Dangerous Animals, by Sean Byrne (Independent Film Company)
Tucker's shark experience!
In my birthday wishes to Jaws' (1975) Bruce, I mentioned the host of terrible Sharksploitation movies I've watched since reviewing The Meg (2018), listed the lowlights, and noted two films of which I was sceptical in spite of the advance praise they had received. I've now watched both Fear Below (2025) and Dangerous Animals and can attest to the accuracy of my preconceptions about the former, which is indeed similar to Into the Deep (2025), with its well-deserved 27% on the Tomatometer.
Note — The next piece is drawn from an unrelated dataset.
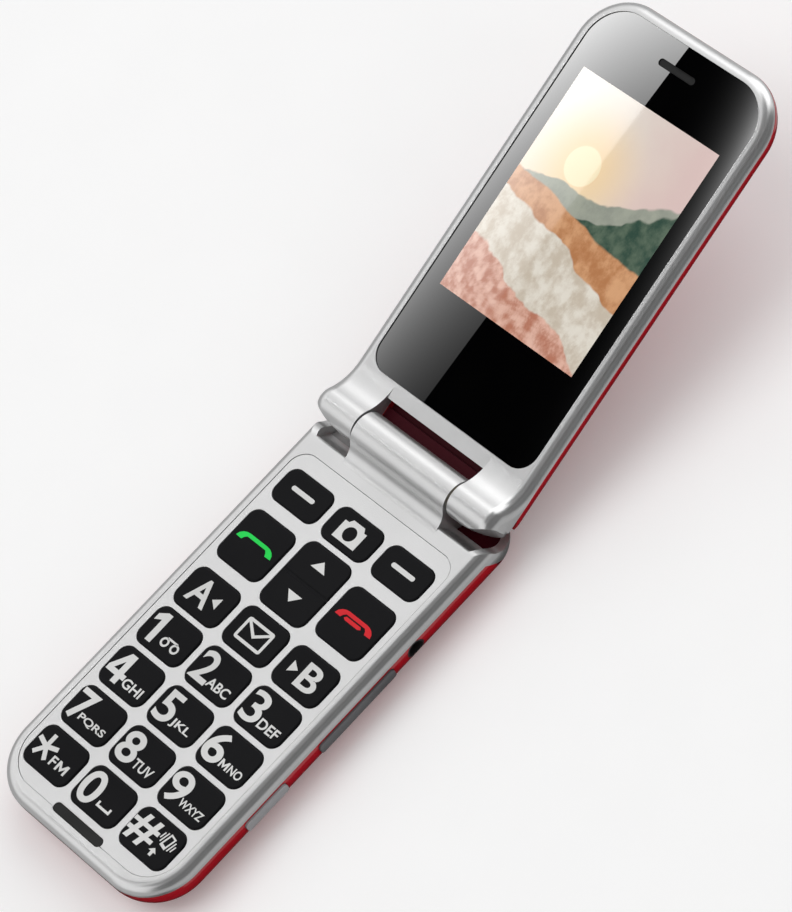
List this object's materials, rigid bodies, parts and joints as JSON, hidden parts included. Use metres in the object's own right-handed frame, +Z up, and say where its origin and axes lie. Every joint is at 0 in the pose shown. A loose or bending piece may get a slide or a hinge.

I won't say much about it here, except that I didn't think the shark very realistic and that sharks in rivers just aren't as frightening as sharks in the ocean, a pair of problems plaguing Under Paris (2024), entirely undeserving of its 66% on the Tomatometer. My reservations about Dangerous Animals were based on the trailer, which I summarised rather meanly (albeit, again, accurately) as an eye-rolling 'shark plus serial killer'. My point being… surely one is enough for a ninety-eight-minute film? Whenever I watch what is essentially a monster movie, I'm reminded of The Ghost and The Darkness (1996), a fictionalised account of the 'Tsavo man-eaters' in colonial Kenya in 1898. While the film is yet another example of the tired old trope of (hu)man versus nature, director Stephen Hopkins is surprisingly successful in making two 'normal' lions a source of suspense and fear – as Sherlock Holmes might have said, 'no dinosaurs need apply' (the first two instalments of the Jurassic Park franchise were released in 1993 and 1997 respectively).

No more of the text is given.